## [The task]
Copy out all the lines where "part" shows up.

## [Data section]
-*-*-

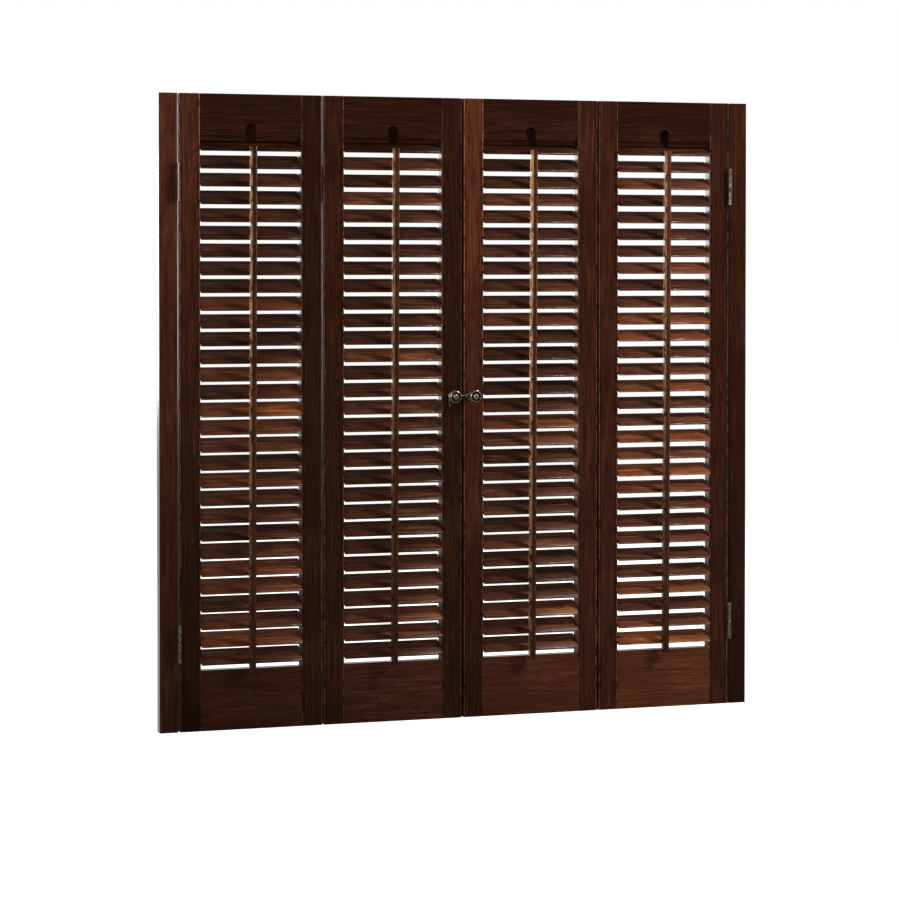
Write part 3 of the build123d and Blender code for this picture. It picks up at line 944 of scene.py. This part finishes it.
# %% [markdown]
# ## Lamps
#
# In the right-hand panels the rods throw clear shadows to the left, and in the
# left-hand panels hardly any. So the main lamp is small and stands close, at the
# right. A second one above it does the same for the highest louvers. A wide lamp
# on the left, in front, opens the shadows.
#
# The upper faces of the louvers are pale as well, and they are turned to the
# back. That light comes down from a sky lamp behind the shutter. A bright window
# further back at the left is what the varnished inner faces of the stiles and the
# left sides of the rods mirror. It makes the pale patch at the right end of each
# gap. The main lamp and the sky lamp are kept out of mirrors, because they would
# make hard glints on the varnish.

# %% Place the lamps
WARM, COOL, SUNLIT = (1.0, 0.97, 0.93), (0.98, 0.98, 1.0), (1.0, 0.94, 0.86)
SHUTTER_MIDDLE, RIGHT_PAIR = (0.45, 0.0, 0.0), (0.75, 0.0, -0.1)


def soft_lamp(name, spot, target, wide, tall, watts, colour=(1, 1, 1)):
    """A rectangular lamp at a spot, turned to face a target."""
    light = bpy.data.lights.new(name, "AREA")
    light.shape = "RECTANGLE"
    light.size, light.size_y, light.energy, light.color = wide, tall, watts, colour
    lamp = bpy.data.objects.new(name, light)
    lamp.location = spot
    lamp.rotation_euler = (Vector(target) - Vector(spot)).to_track_quat("-Z", "Y").to_euler()
    lamp.visible_camera = False
    bpy.context.scene.collection.objects.link(lamp)
    return lamp


main_lamp = soft_lamp("main_lamp", (1.75, -0.62, 0.62), RIGHT_PAIR, 0.14, 0.14, 33, WARM)
glint_lamp = soft_lamp("glint_lamp", (1.75, -0.80, 1.45), RIGHT_PAIR, 0.16, 0.16, 20, WARM)
left_fill = soft_lamp("left_fill", (-2.2, -2.6, 1.2), (0.44, 0.0, 0.0), 1.6, 1.6, 33, COOL)
sky_lamp = soft_lamp("sky_lamp", (-0.75, 2.0, 2.15), SHUTTER_MIDDLE, 0.9, 0.9, 170)
window_lamp = soft_lamp("window_lamp", (-0.57, 3.0, 0.62), (-0.57, 0.0, 0.62), 1.7, 1.5, 42, SUNLIT)
for lamp in (main_lamp, sky_lamp):
    lamp.visible_glossy = False
print("lamps:", [lamp.name for lamp in (main_lamp, glint_lamp, left_fill, sky_lamp, window_lamp)])

# %% [markdown]
# ## Camera
#
# The upper and lower edges of the shutter run together towards the right, so the
# camera stands to the left of the middle and looks to the right, from a little
# below the top. A long lens keeps the panels' sides upright. The rest of the
# framing is a small tilt and a vertical shift of the lens.

# %% Set up the camera
eye_data = bpy.data.cameras.new("camera")
camera = bpy.data.objects.new("camera", eye_data)
bpy.context.scene.collection.objects.link(camera)
camera.location = (-0.9495, -4.0395, 0.2154)
camera.rotation_euler = (radians(90 - 1.22), 0.0, radians(-18.855))
eye_data.lens = 115.48
eye_data.sensor_width = 36.0
eye_data.shift_y = -0.14
bpy.context.scene.camera = camera
print("lens", eye_data.lens)

# %% [markdown]
# ## Colours as written
#
# The plain view transform shows each colour as the materials give it. The last
# cell prints the finished model's box.

# %% Finish
bpy.context.scene.view_settings.view_transform = "Standard"
low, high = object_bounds()
print("visual box", [round(v / MM, 1) for v in (*low, *high)])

-*-*-

## [Exercise result]
Write part 3 of the build123d and Blender code for this picture. It picks up at line 944 of scene.py. This part finishes it.